Dirección: Avenida del Llano, 22. Gijón.
Teléfono: 985 15 16 14.
Dueño: José Manuel Pombo Casal.
COCINA: Mónica Cristina Lapadat y Vanesa Gonzáles
Sala: Gabriel Álvarez Llera 'Gabi'
APERTURA: 2002.
Descanso: ningún día
Menú laborables: 9,50 euros
Menú finde: 14 (sábado)y 15 (domingo).
Media por comensal: 45 euros
Nacido en Carballo de La Coruña, pasó a gijonés de niño cuando su padre, tras ahorrar un capitalito como emigrante por las promisiones suizas, eligió la villa de Jovellanos con el fin de montar un bar merendero que los fines de semana añadiera orquesta y baile. Tal iniciativa, los Rosales, dejó un amplio recuerdo y, cumplido su ciclo, cedió el emplazamiento para la instalación de la principal discoteca de la movida gijonesa: el Tik.
José Manuel tuvo siempre el emprendimiento hostelero en casa:al de su padre añadamos que su madre pasó década y media en la Sidrería Pardo, tan prestigiosa ayer y hoy tristemente cerrada y oxidada. Sin embargo trabajó antes en un obrador de pastelería y durante el servicio militar ejerció de cocinero al que felicitaban por su capacidad para hacer, con sota, caballo y rey, barajas completas de sabores.
Llegada la hora del negocio propio, abrió primero una tienda de chucherías y frutos secos, luego el café Imperial dos números después, y esperó a que quedaran libres los locales interpuestos para, con el Museo, dar de comer al hambriento y de beber al sediento controlando precios, no calidades y abundancias.

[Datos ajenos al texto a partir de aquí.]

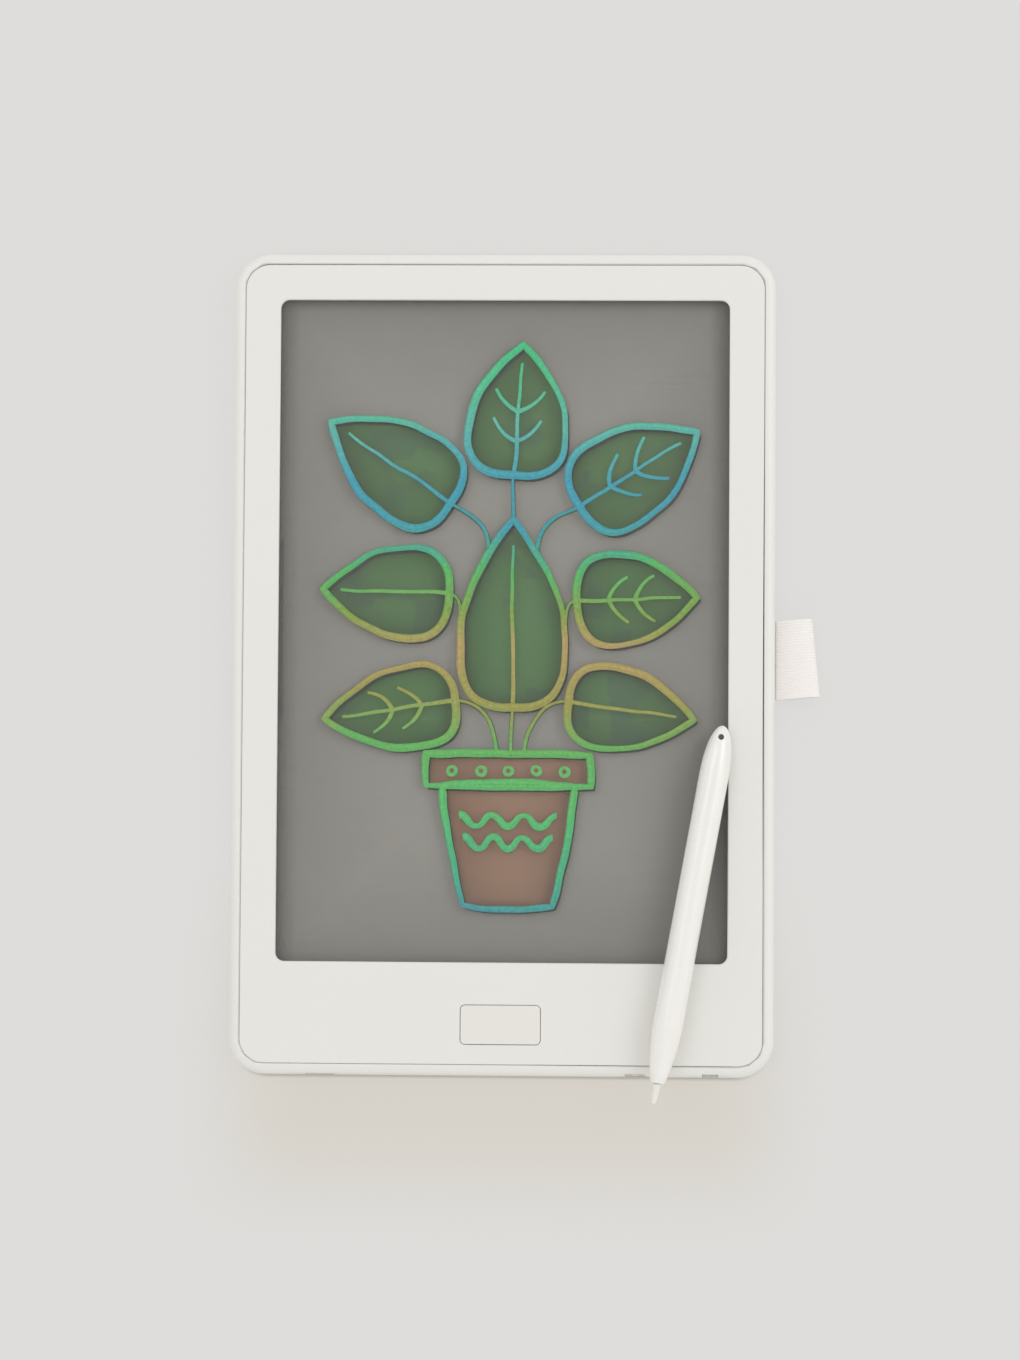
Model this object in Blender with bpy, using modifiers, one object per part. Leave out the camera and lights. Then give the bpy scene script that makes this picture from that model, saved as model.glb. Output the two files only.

Con Mónica Cristina guisando, y Gabi sirviendo, los años transcurren, las crisis se capean, y no faltan los suficientes comensales para esperar la jubilación sin prisas, que los comensales llenan la salvaguardada terraza, y ocupan mesas interiores para darle a la cuchara, el tenedor, el barquito de pan y –si corresponde- los déos: pimientos rellenos de bacalao, setas al cabrales, pulpo a la gallega, carrilleras, parrilladas de carne con vacuno y cerdo, cochinillo, paletilla de cordero, merluza a la cazuela, bacalao con pisto, parrilladas de pescados o mixtas de marico, arroz con bugre, arroz caldoso con calamares y almejas, arroz con pulpo… Y una fabada superlativa que entraba en la variada selección del menú de la casa.
Tras tantos museos inaugurados en las últimas décadas con temas y colecciones de interés y valor muy dispar, algunos resultan bastante menos aconsejables que este al que nos estamos refiriendo.